Local tourism operations like the Castro family’s — along with two other dive shops — restaurants, and bungalow rentals generate roughly $18,000 annually per capita for Cabo Pulmo residents, more than the average in Mexico. Researchers and locals say this shows it’s possible to preserve the natural environment and still provide for the people.
Large-scale tourism developments — often put forth as alternatives for those who used to fish in the Gulf of California — bring new problems thanks to increased population, tourist-related fish feeding and human-nature interactions, the Scripps study points out.
“Our lives are better now,” says Judith, who has a young son, helps run several family businesses, and serves as president of Amigos para la Conservacion de Cabo Pulmo (Friends for the Conservation of Cabo Pulmo, or ACCP), originally founded to help protect sea turtles that nest in the area. “Change was hard,” she adds, “but we did the right thing. Now we know we can protect the ocean, and make a living from our natural resources.” Two years ago, members of the community, both Mexicans and ex-pats, joined with ACCP and other NGOs to form Cabo Pulmo Vivo in an effort to define the type of community its residents wanted. When I arrived, the group had just wrapped up two days of meetings, which were held in the open-air second floor of ACCP’s headquarters, a small concrete building painted with colorful fish next to the dive shop.
As I walked down the main dirt road toward a supper of fish tacos that first evening, Judith pulled up in her red pickup and handed me an executive summary of the brand-new strategic plan for tourism development in Cabo Pulmo. Its cover reads, “A sanctuary of sea, land and people; a truly ecological, rustic and authentic destination.”
“We want to be the best eco-tourism destination in Baja,” she says. That’s why her brothers Mario and Paco, and nephews Luis, David and Brian all work providing tourists with the chance to dive, snorkel, kayak, and otherwise enjoy the natural resources the family has worked so hard to preserve. The community’s leadership and stewardship has been key in the recovery of Cabo Pulmo, stresses Aburto-Oropeza, and is something that needs to be incorporated into the design of all MPAs. No-take areas account for less than 5 percent of other MPAs in Baja, and around the globe, only one-tenth of 1 percent of the ocean is completely protected from extractive activities such as fishing. Where protected areas do exist, they often suffer from poor management and limited enforcement.
But not Cabo Pulmo. “Jacques Cousteau called the Gulf of California the aquarium of the world,” Aburto-Oropeza says. “In many places, it isn’t any more. But when I dive Cabo Pulmo, I understand.
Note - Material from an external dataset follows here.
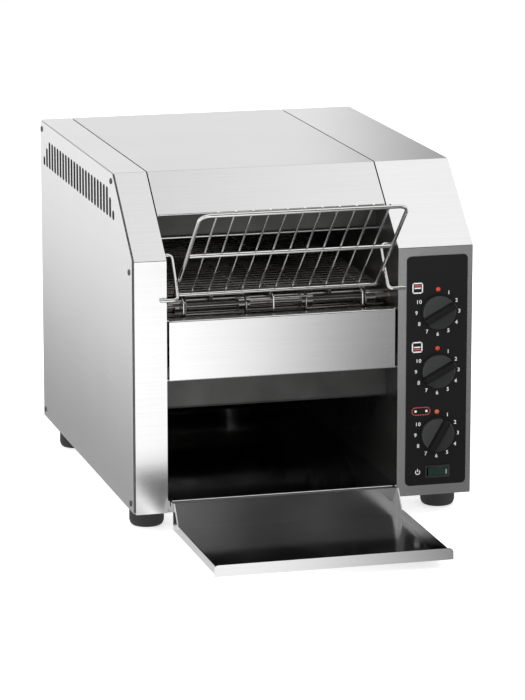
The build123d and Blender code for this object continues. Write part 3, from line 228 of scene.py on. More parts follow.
# Shares of the radius and of the height along the section of a pill.
PILL_SECTION = np.array([(0.0, 0.0), (1.0, 0.0), (1.0, 0.6), (0.94, 0.88), (0.8, 1.0), (0.0, 1.0)])


def pill(half_length: float, radius: float, depth: float, sides: int = 24) -> Surface:
    """A flat dome whose upper and lower halves are moved apart along Y.

    A point is (r cos a, r sin a + h, z) for each (r, z) of the dome's profile, where h is the half length
    with the sign of sin a.

    Args:
        half_length: half the distance between the two round ends.
        radius: radius of the ends.
        depth: height of the dome.
        sides: steps round the outline.

    Returns:
        The closed surface, standing on +Z.
    """
    angle = (np.arange(sides) + 0.5) * tau / sides
    r, z = PILL_SECTION[:, :1] * radius, PILL_SECTION[:, 1:] * depth
    y = r * np.sin(angle) + np.sign(np.sin(angle)) * half_length
    points = np.stack([r * np.cos(angle), y, z + 0 * angle], axis=-1)
    return Surface(points.reshape(-1, 3), grid_faces(len(r), sides))


def band(centre_line: Array, width: float, depth: float) -> Surface:
    """A printed line of even width on the fascia: its section is a flat rectangle carried along the line.

    Args:
        centre_line: n x 2 points (X, Z).
        width: width of the line.
        depth: thickness along Y, towards the viewer.

    Returns:
        The closed band, with its back at Y 0.
    """
    tangent = unit_rows(np.gradient(centre_line, axis=0))
    across = np.c_[-tangent[:, 1], tangent[:, 0]] * width / 2
    left, right = centre_line + across, centre_line - across
    back, front = np.zeros(len(left)), np.full(len(left), -depth)
    ring = [
        np.c_[left[:, 0], back, left[:, 1]],
        np.c_[left[:, 0], front, left[:, 1]],
        np.c_[right[:, 0], front, right[:, 1]],
        np.c_[right[:, 0], back, right[:, 1]],
    ]
    points = np.stack(ring, axis=1)
    ends = np.repeat(points[[0, -1]].mean(1, keepdims=True), points.shape[1], axis=1)
    points = np.concatenate([ends[:1], points, ends[1:]])
    return Surface(points.reshape(-1, 3), grid_faces(len(points), 4))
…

It is like diving in an aquarium.”
NOTABLE DIVE SITES
El Bajo >> An excellent drift dive when the current is running — grouper, sergeant majors and schooling grunts congregate in large numbers.
La Esperanza>> Anything can happen here, from encountering game fish like tuna to getting wide-angle photo ops with huge amberjack.
El Islote >> This large rock promontory attracts schools of beefy jacks and several species of rays; tropical reef fish shelter in the reef’s stony corals.
Sea Lion Colony at La Lobera >> The rocks here are home to eagle rays and dozens of sea lions; the best time to visit is between January and October.